In swiss federal tribunal you can see in the judgment that even though this is a market failure, the courts are emphasizing liberal market economy and non-intervention. But no control of standard terms in Switzerland - this is the major difference with the protection in other European countries.
Development of EU consumer protection
At the very beginning, there were no special provisions: the idea was about the unifying trading space - no borders in the market. EU could only intervene in the impediments of the market.
Harmonization of national consumer laws has been conducted in the name of promoting the establishment and functioning of a EU unified trading space.
Justification: Variation between national laws was presented as an impediment to market integration, prompting a need for harmonization at Community level – common rules for a common market
In 1992 the Maastricht Treaty introduced a separate chapter on consumer protection (Art 153, today Art. 169 TFEU).
• Consumer protection became an explicit EU competence.
• ‘In order to promote the interests of consumers and to ensure a high level of consumer protection, the Union shall contribute to protecting the health, safety and economic interests of consumers, as well as to promoting their right to information, education and to organise themselves in order to safeguard their interests.’
However, the competence to legislate remained Art. 114 TFEU - But the competence to legislate is still based on creating an internal market and its functioning.

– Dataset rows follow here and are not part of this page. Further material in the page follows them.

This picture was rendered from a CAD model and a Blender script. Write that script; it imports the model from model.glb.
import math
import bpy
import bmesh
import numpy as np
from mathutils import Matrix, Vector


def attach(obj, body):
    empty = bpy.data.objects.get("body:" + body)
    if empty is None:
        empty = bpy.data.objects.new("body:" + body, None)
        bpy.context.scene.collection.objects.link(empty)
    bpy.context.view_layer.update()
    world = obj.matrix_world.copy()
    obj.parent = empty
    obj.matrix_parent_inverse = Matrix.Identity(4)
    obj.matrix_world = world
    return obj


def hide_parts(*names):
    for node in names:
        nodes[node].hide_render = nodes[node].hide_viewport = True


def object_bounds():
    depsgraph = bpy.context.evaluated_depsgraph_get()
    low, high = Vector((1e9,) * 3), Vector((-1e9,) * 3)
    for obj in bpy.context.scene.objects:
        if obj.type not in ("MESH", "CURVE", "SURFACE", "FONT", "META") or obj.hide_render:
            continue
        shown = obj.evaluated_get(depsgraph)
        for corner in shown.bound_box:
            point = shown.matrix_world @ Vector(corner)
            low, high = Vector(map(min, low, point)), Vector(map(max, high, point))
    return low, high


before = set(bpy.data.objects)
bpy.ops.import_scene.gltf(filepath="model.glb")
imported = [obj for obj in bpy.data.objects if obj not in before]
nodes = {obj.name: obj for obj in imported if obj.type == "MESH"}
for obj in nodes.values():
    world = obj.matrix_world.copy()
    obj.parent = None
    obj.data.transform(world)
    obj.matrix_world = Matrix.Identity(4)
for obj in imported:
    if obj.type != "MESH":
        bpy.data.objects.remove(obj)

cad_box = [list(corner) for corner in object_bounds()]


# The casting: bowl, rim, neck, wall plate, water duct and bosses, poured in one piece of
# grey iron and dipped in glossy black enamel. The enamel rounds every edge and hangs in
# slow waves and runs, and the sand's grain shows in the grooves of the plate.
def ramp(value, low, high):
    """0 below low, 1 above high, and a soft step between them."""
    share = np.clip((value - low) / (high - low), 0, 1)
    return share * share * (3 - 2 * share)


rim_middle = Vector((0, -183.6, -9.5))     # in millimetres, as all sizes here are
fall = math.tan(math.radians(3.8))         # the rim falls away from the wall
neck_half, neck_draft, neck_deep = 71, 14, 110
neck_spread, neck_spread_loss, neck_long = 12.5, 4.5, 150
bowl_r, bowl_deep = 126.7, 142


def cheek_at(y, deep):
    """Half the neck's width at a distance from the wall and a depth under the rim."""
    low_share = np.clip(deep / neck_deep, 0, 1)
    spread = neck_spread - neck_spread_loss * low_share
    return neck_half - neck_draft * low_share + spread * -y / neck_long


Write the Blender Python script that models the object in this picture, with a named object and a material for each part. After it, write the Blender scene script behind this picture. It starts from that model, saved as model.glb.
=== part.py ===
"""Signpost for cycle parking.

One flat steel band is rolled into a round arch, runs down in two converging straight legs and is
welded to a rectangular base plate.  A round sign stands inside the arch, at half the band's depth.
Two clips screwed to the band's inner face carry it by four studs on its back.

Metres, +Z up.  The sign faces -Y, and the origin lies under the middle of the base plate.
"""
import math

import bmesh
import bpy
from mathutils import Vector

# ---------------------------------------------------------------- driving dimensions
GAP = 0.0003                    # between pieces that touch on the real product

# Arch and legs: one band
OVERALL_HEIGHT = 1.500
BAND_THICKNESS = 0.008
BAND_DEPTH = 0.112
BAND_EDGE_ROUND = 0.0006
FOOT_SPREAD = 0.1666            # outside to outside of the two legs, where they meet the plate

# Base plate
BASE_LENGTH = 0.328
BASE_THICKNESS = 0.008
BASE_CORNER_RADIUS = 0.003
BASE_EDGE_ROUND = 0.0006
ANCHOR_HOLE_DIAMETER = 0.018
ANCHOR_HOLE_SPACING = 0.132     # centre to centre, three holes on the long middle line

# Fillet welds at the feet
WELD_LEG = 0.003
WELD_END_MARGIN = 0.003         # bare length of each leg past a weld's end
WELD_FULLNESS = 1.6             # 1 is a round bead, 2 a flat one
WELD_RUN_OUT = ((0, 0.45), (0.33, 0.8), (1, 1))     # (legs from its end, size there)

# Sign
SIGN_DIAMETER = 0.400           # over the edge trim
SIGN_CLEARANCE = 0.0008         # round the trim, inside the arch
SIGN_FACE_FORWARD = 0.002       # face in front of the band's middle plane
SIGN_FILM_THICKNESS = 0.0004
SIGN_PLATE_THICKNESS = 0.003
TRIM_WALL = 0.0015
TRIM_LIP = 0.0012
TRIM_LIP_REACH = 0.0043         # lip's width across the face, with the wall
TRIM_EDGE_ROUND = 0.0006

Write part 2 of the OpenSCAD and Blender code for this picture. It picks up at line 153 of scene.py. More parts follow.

• So Art. 114 is the way of implementing consumer legislation that it still must be linked with the internal market
• ‘The European Parliament and the Council shall, acting in accordance with the ordinary legislative procedure and after consulting the Economic and Social Committee, adopt the measures for the approximation of the provisions laid down by law, regulation or administrative action in Member States which have as their object the establishment and functioning of the internal market.’